What is SME Cybersecurity? The Definitive Answer - A Practical UK Guide for Owners, Directors and Advisers
via IainFRASER.net/CyberPRWire
If you run a UK SME, “cybersecurity” usually lands on your desk only when something breaks; a supplier emails to say they have been breached, a director gets a fake invoice chain, or Microsoft 365 locks an account after suspicious sign-ins. That reactive cycle is expensive. The UK Government’s Cyber Security Breaches Survey 2025 found 43% of businesses reported a cyber security breach or attack in the last 12 months, and phishing remained the most common route in.
SME cybersecurity is how you stop those incidents becoming operational disruption, financial loss, and a UK GDPR reporting scramble. It is not enterprise theatre. It is focused, budget-aware risk reduction.
What is SME cybersecurity, in plain English?
SME cybersecurity is the set
of people, process, and technical controls that reduce the chance of a
cyber incident and limit the impact when one happens. For most SMEs, the “crown
jewels” are not a data centre; they are email, cloud files, finance workflows,
and customer or employee personal data.
In practice, it answers
three questions directors care about:
- Can an attacker log in as
us? (identity security)
- If they do, can they move
and escalate? (access control and
configuration)
- If systems go down, can we
recover quickly? (backups
and incident response)
Why cyber security for small businesses fails
in predictable ways
SMEs are not careless. They
are busy. That creates common weak points:
- Shared admin accounts and “temporary” access that becomes
permanent.
- Email-first approvals for payments and bank detail changes.

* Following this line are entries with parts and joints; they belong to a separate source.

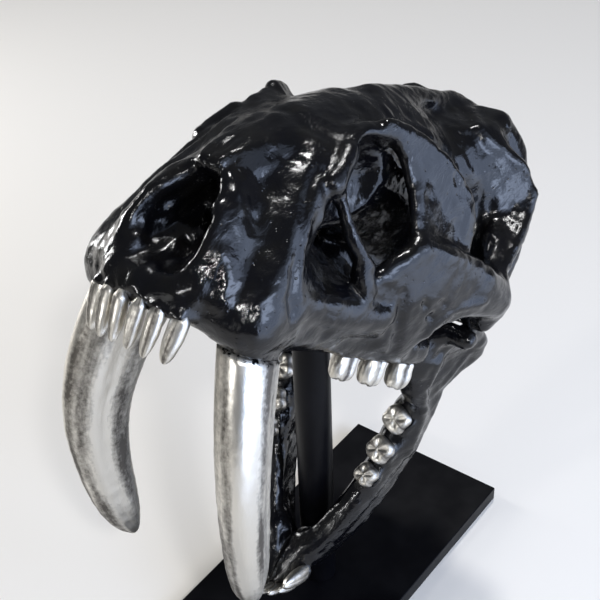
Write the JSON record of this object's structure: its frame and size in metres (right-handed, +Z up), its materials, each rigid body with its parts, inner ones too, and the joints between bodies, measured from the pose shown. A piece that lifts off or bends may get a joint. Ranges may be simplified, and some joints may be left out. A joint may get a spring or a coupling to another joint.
{
  "type": "sabre-toothed cat skull on stand",
  "caption": "Black lacquered sabre-toothed cat skull with silver-leafed teeth, jaws wide open, held on a round post over a flat rectangular plate",
  "frame": {"origin": "middle of the base plate's underside, below the post", "axes": "+X towards the snout, +Y to the animal's left, +Z up"},
  "size_m": [0.3734, 0.2094, 0.4239],
  "materials": {
    "black_lacquer": "glossy black lacquer with fine hand-modelled relief",
    "silver_leaf": "silver leaf, worn in streaks",
    "black_metal": "satin black paint on steel"
  },
  "bodies": {
    "root": {"cranium": "black_lacquer", "mandible": "black_lacquer", "upper_canine_left": "silver_leaf", "upper_incisor_1_left": "silver_leaf", "upper_incisor_2_left": "silver_leaf", "upper_incisor_3_left": "silver_leaf", "upper_cheek_1_left": "silver_leaf", "upper_cheek_2_left": "silver_leaf", "upper_cheek_3_left": "silver_leaf", "lower_canine_left": "silver_leaf", "lower_incisor_1_left": "silver_leaf", "lower_incisor_2_left": "silver_leaf", "lower_incisor_3_left": "silver_leaf", "lower_cheek_1_left": "silver_leaf", "lower_cheek_2_left": "silver_leaf", "lower_cheek_3_left": "silver_leaf", "upper_canine_right": "silver_leaf", "upper_incisor_1_right": "silver_leaf", "upper_incisor_2_right": "silver_leaf", "upper_incisor_3_right": "silver_leaf", "upper_cheek_1_right": "silver_leaf", "upper_cheek_2_right": "silver_leaf", "upper_cheek_3_right": "silver_leaf", "lower_canine_right": "silver_leaf", "lower_incisor_1_right": "silver_leaf", "lower_incisor_2_right": "silver_leaf", "lower_incisor_3_right": "silver_leaf", "lower_cheek_1_right": "silver_leaf", "lower_cheek_2_right": "silver_leaf", "lower_cheek_3_right": "silver_leaf", "post": "black_metal", "base_plate": "black_metal"}
  },
  "joints": []
}
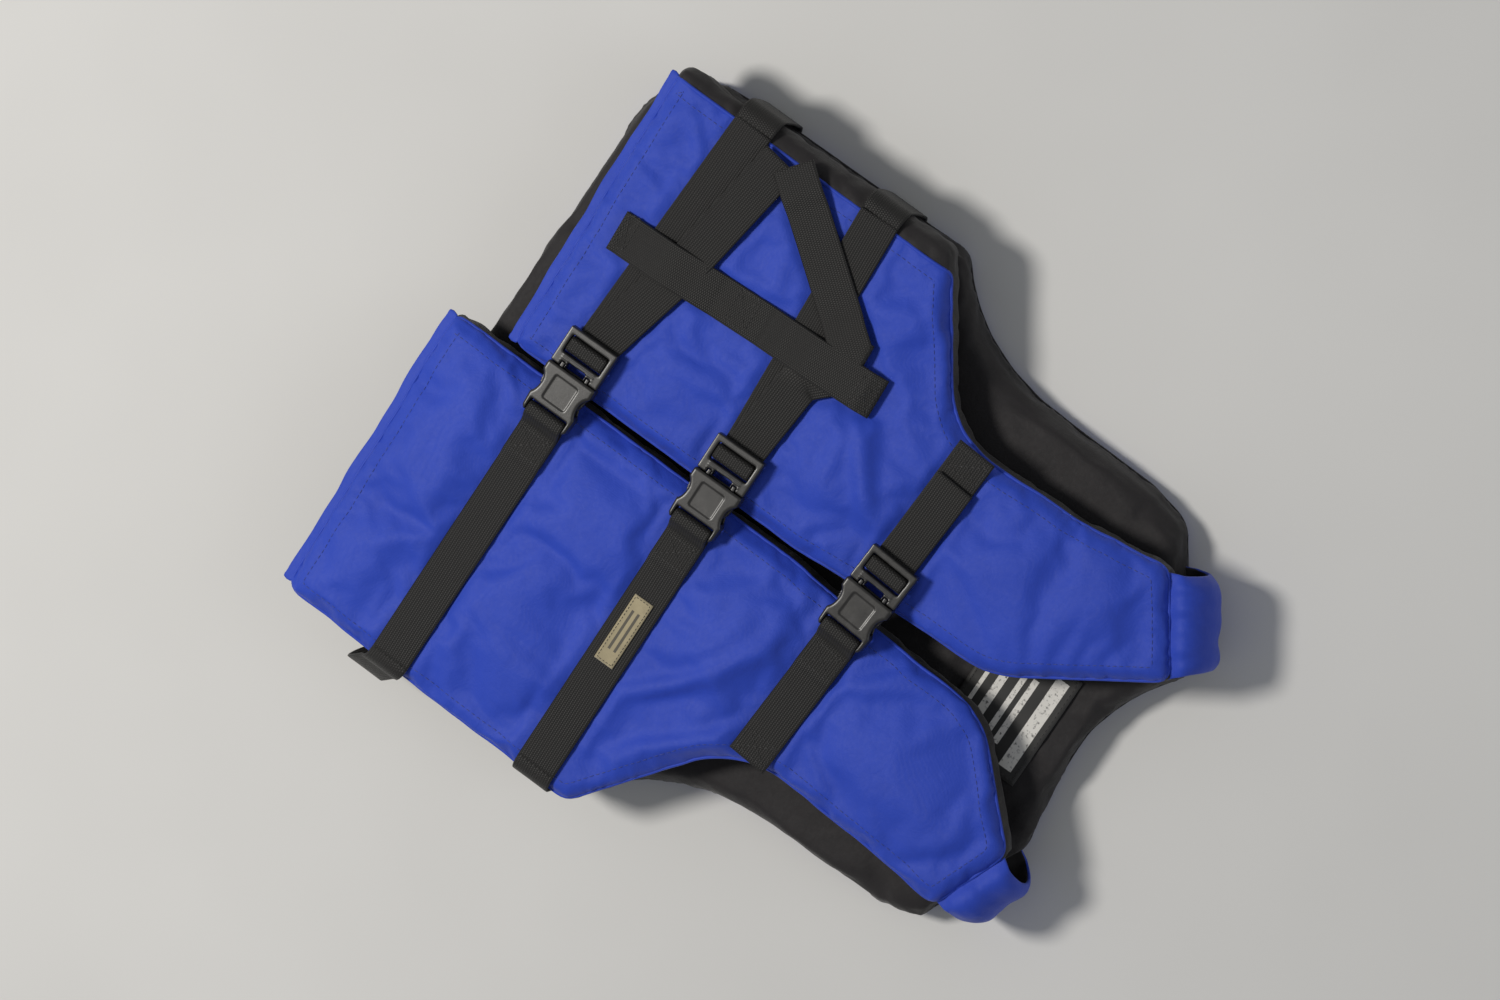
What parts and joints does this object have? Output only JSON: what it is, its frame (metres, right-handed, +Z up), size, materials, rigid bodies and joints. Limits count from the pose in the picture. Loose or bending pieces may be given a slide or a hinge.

- Outsourced IT with unclear boundaries; who patches
what, and who monitors alerts.
- Backups that exist, but are
never tested; restore failure is
discovered at the worst time.
Attackers know this.
Business email compromise and invoice fraud target normal working patterns, not
technical complexity.
What are the highest-impact SME cyber security
best practices?
Start with controls that cut
real losses quickly and fit a lean team.
- Lock down email and logins
(highest impact)
- Turn on multi-factor
authentication (MFA) for Microsoft 365 or Google Workspace;
enforce it for all users, not just admins.
- Create named admin
accounts; remove shared admin credentials; use least privilege.
- Harden devices and patch
like you mean it
- Enable automatic updates
for operating systems and browsers.
- Patch priority apps weekly;
remote access tools, VPNs, firewalls, and document viewers.
- Reduce invoice fraud risk
with process, not tools
- For any change of bank
details, verify via a known phone number, not the email thread.
- Require dual approval for
new payees above a sensible threshold.
- Backups that ransomware
cannot casually destroy
- Keep at least one backup
copy offline or logically isolated.
- Test restores quarterly;
document the restore steps so it is not tribal knowledge.
- A one-page cyber incident
response plan
- List who calls the bank,
who contacts IT, who speaks to customers, and who assesses UK GDPR
notification.
- Store it somewhere
accessible when email is down.
How Cyber Essentials and UK GDPR fit together
for UK SMEs
Cyber Essentials matters
because it focuses on five technical control areas that map to real SME
failures; secure configuration, user access control, malware protection,
security update management, and firewalls (NCSC Cyber Essentials overview). UK
GDPR matters because if personal data is involved, you must implement
“appropriate” security measures and assess whether you need to report a breach
to the ICO within strict timelines.
For SMEs, Use Cyber
Essentials as your SME cybersecurity baseline this month; pick three gaps and
close them, starting with MFA, admin access, and backups.
For advisers, Cyber
Essentials is often the most pragmatic way to evidence baseline security
controls without burying a client in policy paperwork.